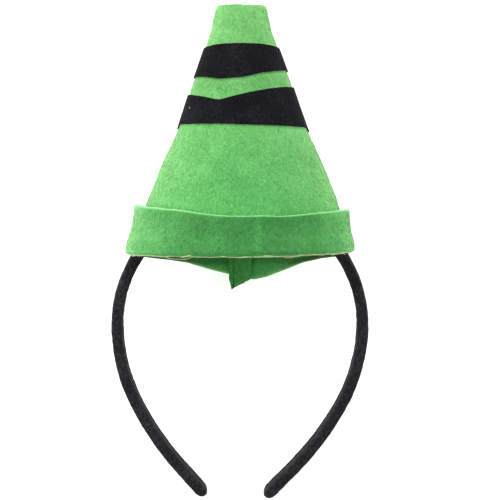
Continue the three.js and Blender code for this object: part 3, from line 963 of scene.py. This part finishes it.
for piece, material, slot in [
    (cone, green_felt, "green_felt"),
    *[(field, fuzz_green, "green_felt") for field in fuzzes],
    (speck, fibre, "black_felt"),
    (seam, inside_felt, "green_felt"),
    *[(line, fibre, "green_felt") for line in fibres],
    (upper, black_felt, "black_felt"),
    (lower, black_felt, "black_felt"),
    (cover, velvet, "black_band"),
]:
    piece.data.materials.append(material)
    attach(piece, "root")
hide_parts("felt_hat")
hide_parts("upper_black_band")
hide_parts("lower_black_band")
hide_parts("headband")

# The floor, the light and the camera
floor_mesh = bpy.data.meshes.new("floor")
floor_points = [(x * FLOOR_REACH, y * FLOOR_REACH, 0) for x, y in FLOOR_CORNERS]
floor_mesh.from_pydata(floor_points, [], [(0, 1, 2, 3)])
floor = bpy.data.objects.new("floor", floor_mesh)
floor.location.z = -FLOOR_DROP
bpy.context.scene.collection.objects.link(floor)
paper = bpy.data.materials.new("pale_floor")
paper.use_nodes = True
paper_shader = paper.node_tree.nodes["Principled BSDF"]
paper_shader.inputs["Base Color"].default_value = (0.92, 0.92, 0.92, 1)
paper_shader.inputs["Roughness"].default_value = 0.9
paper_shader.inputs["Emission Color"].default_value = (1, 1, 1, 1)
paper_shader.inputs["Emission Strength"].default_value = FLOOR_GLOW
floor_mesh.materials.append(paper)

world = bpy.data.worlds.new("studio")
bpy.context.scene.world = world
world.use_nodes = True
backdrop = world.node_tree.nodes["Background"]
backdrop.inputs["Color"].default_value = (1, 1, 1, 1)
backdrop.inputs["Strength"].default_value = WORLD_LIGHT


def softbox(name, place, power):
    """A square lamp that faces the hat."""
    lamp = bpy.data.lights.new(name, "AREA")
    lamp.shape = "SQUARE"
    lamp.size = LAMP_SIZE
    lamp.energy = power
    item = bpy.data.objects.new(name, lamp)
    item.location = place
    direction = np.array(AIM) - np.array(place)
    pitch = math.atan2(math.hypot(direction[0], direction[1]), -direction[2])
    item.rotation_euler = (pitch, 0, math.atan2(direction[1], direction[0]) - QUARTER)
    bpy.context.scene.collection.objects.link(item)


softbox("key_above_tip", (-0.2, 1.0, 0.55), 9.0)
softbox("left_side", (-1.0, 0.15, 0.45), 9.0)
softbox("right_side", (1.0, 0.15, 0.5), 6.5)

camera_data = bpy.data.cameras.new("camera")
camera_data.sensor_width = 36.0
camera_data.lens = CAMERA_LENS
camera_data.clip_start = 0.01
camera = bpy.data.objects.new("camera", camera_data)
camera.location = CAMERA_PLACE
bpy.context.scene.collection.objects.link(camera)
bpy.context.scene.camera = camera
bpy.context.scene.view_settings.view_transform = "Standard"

**What the task asks:**
Extract the full listing above without altering anything.

**The result:**
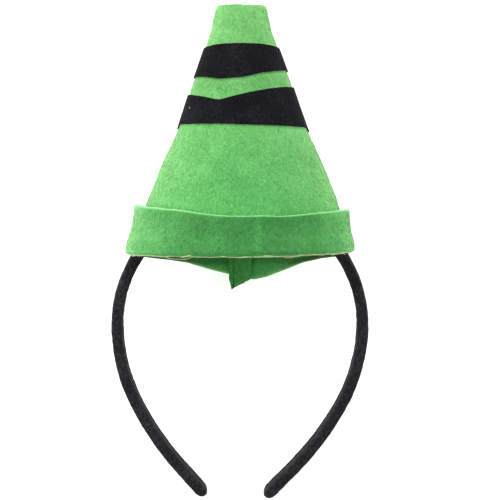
Continue the three.js and Blender code for this object: part 3, from line 963 of scene.py. This part finishes it.
for piece, material, slot in [
    (cone, green_felt, "green_felt"),
    *[(field, fuzz_green, "green_felt") for field in fuzzes],
    (speck, fibre, "black_felt"),
    (seam, inside_felt, "green_felt"),
    *[(line, fibre, "green_felt") for line in fibres],
    (upper, black_felt, "black_felt"),
    (lower, black_felt, "black_felt"),
    (cover, velvet, "black_band"),
]:
    piece.data.materials.append(material)
    attach(piece, "root")
hide_parts("felt_hat")
hide_parts("upper_black_band")
hide_parts("lower_black_band")
hide_parts("headband")

# The floor, the light and the camera
floor_mesh = bpy.data.meshes.new("floor")
floor_points = [(x * FLOOR_REACH, y * FLOOR_REACH, 0) for x, y in FLOOR_CORNERS]
floor_mesh.from_pydata(floor_points, [], [(0, 1, 2, 3)])
floor = bpy.data.objects.new("floor", floor_mesh)
floor.location.z = -FLOOR_DROP
bpy.context.scene.collection.objects.link(floor)
paper = bpy.data.materials.new("pale_floor")
paper.use_nodes = True
paper_shader = paper.node_tree.nodes["Principled BSDF"]
paper_shader.inputs["Base Color"].default_value = (0.92, 0.92, 0.92, 1)
paper_shader.inputs["Roughness"].default_value = 0.9
paper_shader.inputs["Emission Color"].default_value = (1, 1, 1, 1)
paper_shader.inputs["Emission Strength"].default_value = FLOOR_GLOW
floor_mesh.materials.append(paper)

world = bpy.data.worlds.new("studio")
bpy.context.scene.world = world
world.use_nodes = True
backdrop = world.node_tree.nodes["Background"]
backdrop.inputs["Color"].default_value = (1, 1, 1, 1)
backdrop.inputs["Strength"].default_value = WORLD_LIGHT


def softbox(name, place, power):
    """A square lamp that faces the hat."""
    lamp = bpy.data.lights.new(name, "AREA")
    lamp.shape = "SQUARE"
    lamp.size = LAMP_SIZE
    lamp.energy = power
    item = bpy.data.objects.new(name, lamp)
    item.location = place
    direction = np.array(AIM) - np.array(place)
    pitch = math.atan2(math.hypot(direction[0], direction[1]), -direction[2])
    item.rotation_euler = (pitch, 0, math.atan2(direction[1], direction[0]) - QUARTER)
    bpy.context.scene.collection.objects.link(item)


softbox("key_above_tip", (-0.2, 1.0, 0.55), 9.0)
softbox("left_side", (-1.0, 0.15, 0.45), 9.0)
softbox("right_side", (1.0, 0.15, 0.5), 6.5)

camera_data = bpy.data.cameras.new("camera")
camera_data.sensor_width = 36.0
camera_data.lens = CAMERA_LENS
camera_data.clip_start = 0.01
camera = bpy.data.objects.new("camera", camera_data)
camera.location = CAMERA_PLACE
bpy.context.scene.collection.objects.link(camera)
bpy.context.scene.camera = camera
bpy.context.scene.view_settings.view_transform = "Standard"